# AQUARIOFILIA MARINHA > SETUP´S de Aquarios > Novos Projectos >  Mota"s Reef IV

## Carlos Mota

boas

cá fica mais uma montagem das minhas

depois de montar aquarios grandes virei para montar grandes aquarios  :yb624:  :yb624: 

este aquario por agora ainda tá a maturar

ao fim de 4 meses de montagem é para encher de corais duros e usar o sistema zeovit

a ver vamos se irei ter paciencia para levar avante a minha ideia :SbSourire2: 

aquário aquatlantis com 25 litros
eliminação 6 leds cree 5200k
escumador tmc 120
resistência de 25W Sera
circulação bomba de 600 litros

rotina de manutenção
ter sempre uma garrafa de agua de osmose para todos os dias repor agua evaporada
15 em 15 dias +/- trocar 12 litros de agua natural

----------


## José J Correia

Boas 
só mesmo tu  :Palmas:

----------


## Carlos Mota

boas

afinal realmente é verdade  :Coradoeolhos:  o pessoal só comenta os aquários grandes  :yb624:  :yb624:  :yb624: 

ninguém tem mais nenhuma opinião sobre ser ou não possível manter num sistema tão pequeno manter os seguintes vivos e corais

Cumprimentos

----------


## Rui Manuel Gaspar

Boas  :Xmassmile: ,




> afinal realmente é verdade  o pessoal só comenta os aquários grandes


Epá ... não sejas assim ... eu confesso-te que nem tinha reparado neste tópico.

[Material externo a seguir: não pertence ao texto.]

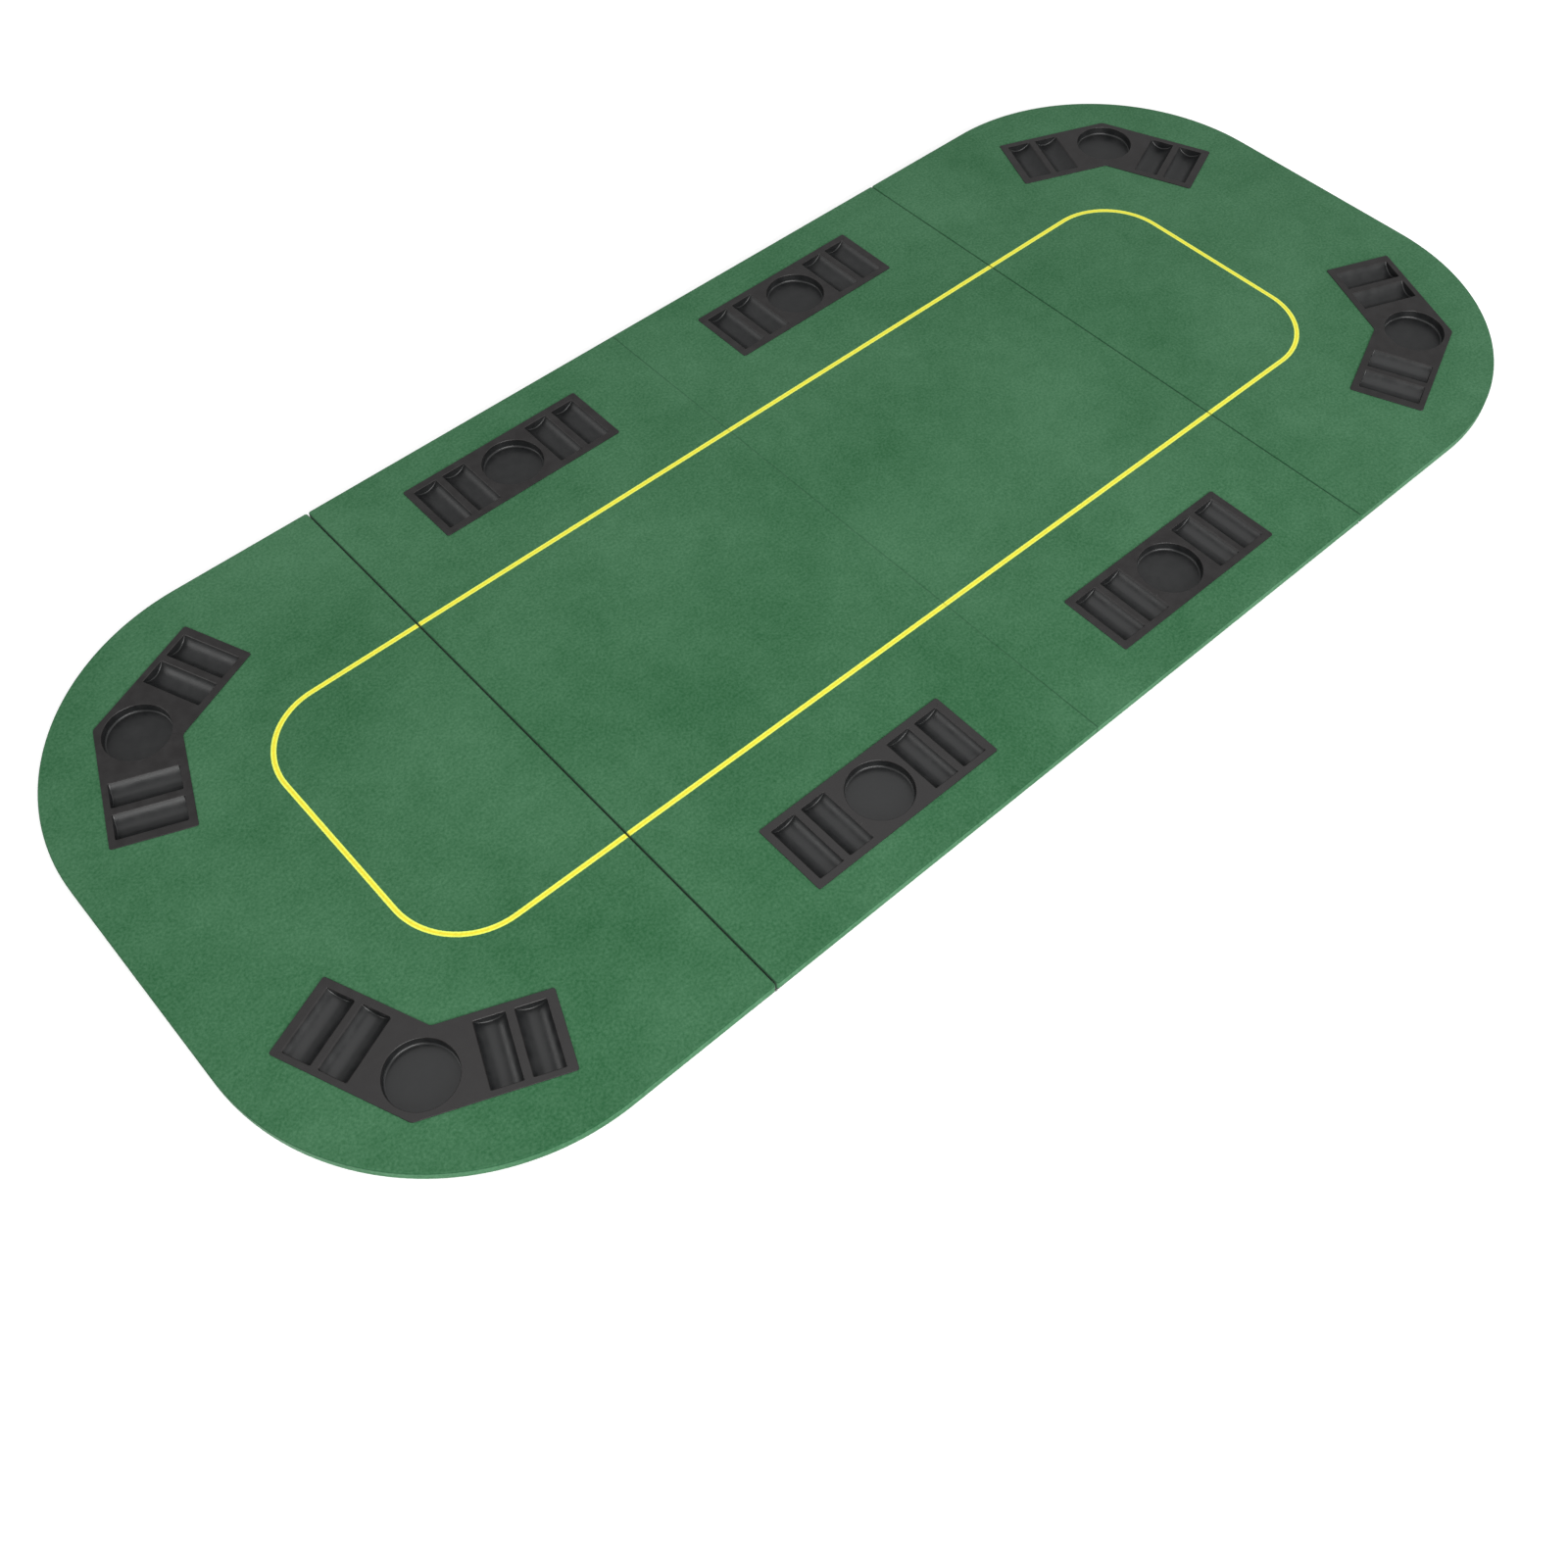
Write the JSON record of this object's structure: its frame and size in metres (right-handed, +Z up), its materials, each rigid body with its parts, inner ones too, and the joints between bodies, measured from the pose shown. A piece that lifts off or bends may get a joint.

De qualquer maneira continuo a achar que estes nanos são ideias para manter exclusivamente com Ricordeas.  :Coradoeolhos: . Vá-se lá saber pq ...

O que é que é aquela calha branca no fundo do aquário?

Aproveito para te perguntar por esse leds ... que tal te estás a dar? onde arranjaste, ligações eléctricas e preço ...

Abraços,

----------


## Carlos Mota

boas




> Epá ... não sejas assim ... eu confesso-te que nem tinha reparado neste tópico.


estava a brincar isto é para levar na desportiva :SbOk: 




> De qualquer maneira continuo a achar que estes nanos são ideias para manter exclusivamente com Ricordeas. . Vá-se lá saber pq ...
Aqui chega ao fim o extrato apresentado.